I was able to extract the tables of the documents with the following code :
library(RDCOMClient)
#############################################
#### Step 1 : SaVe wikipedia page as PDF ####
#############################################
path_PDF <- "C:\\Stackoverflow83.pdf"
path_Word <- "C:\\Stackoverflow83.docx"
################################################################
#### Step 2 : Convert PDF to word document with OCR of Word ####
################################################################
wordApp <- COMCreate("Word.Application")
wordApp[["Visible"]] <- TRUE
wordApp[["DisplayAlerts"]] <- FALSE
doc <- wordApp[["Documents"]]$Open(normalizePath(path_PDF),
ConfirmConversions = FALSE)
doc$SaveAs2(path_Word)
doc_Selection <- wordApp$Selection()
######################################################
#### Step 3 : Highlight keywords in word document ####
######################################################
nb_Tables <- doc$tables()$count()
list_Table <- list()
for(l in 1 : nb_Tables)
{
print(l)
nb_Row <- doc$tables(l)$Rows()$Count()
nb_Col <- doc$tables(l)$Columns()$Count()

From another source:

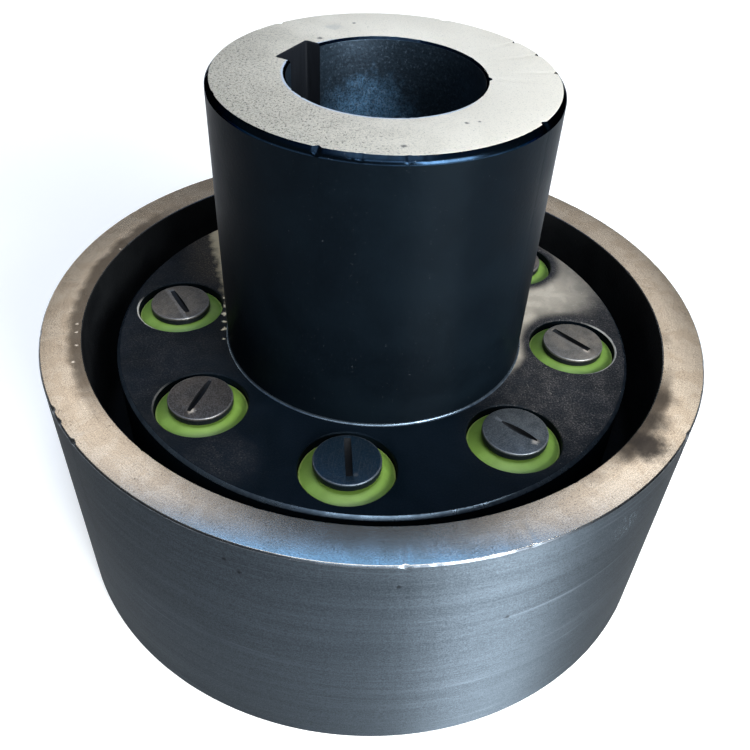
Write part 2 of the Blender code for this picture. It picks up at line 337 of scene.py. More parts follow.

mat_Temp <- matrix(NA, nrow = nb_Row, ncol = nb_Col)
for(i in 1 : nb_Row)
{
for(j in 1 : nb_Col)
{
mat_Temp[i, j] <- doc$tables(l)$cell(i, j)$range()$text()
}
}
list_Table[[l]] <- mat_Temp
}
list_Table
[[1]]
[,1] [,2] [,3]
[1,] "Subjects \r\a" "Body Height Range \r\a" "Arm span Range\r\a"
[2,] " \r\a" "(Mean±SD) \r\a" "(Mean±SD)\r\a"
[3,] "Male \r\a" "161.6-201.5 \r\a" "156.0-206.0\r\a"
[4,] " \r\a" "(183.21±7.06) \r\a" "(185.71±8.17)\r\a"
[5,] "Female \r\a" " 156.9-182.2 \r\a" "152.0-184.7\r\a"
[6,] " \r\a" "(168.37±5.27) \r\a" "(168.13±6.58)\r\a"
[[2]]
[,1] [,2] [,3] [,4]
[1,] "Subjects\t\r\a" "Correlation\t\r\a" "95%\tconfidence\t\r\a" "Significance\r\a"
[2,] "\t\r\a" "Coefficient\t\r\a" "interval\t\r\a" "p-value\r\a"
[3,] "Male \r\a" "0.861 \r\a" "0.817–0.900 \r\a" "<0.000\r\a"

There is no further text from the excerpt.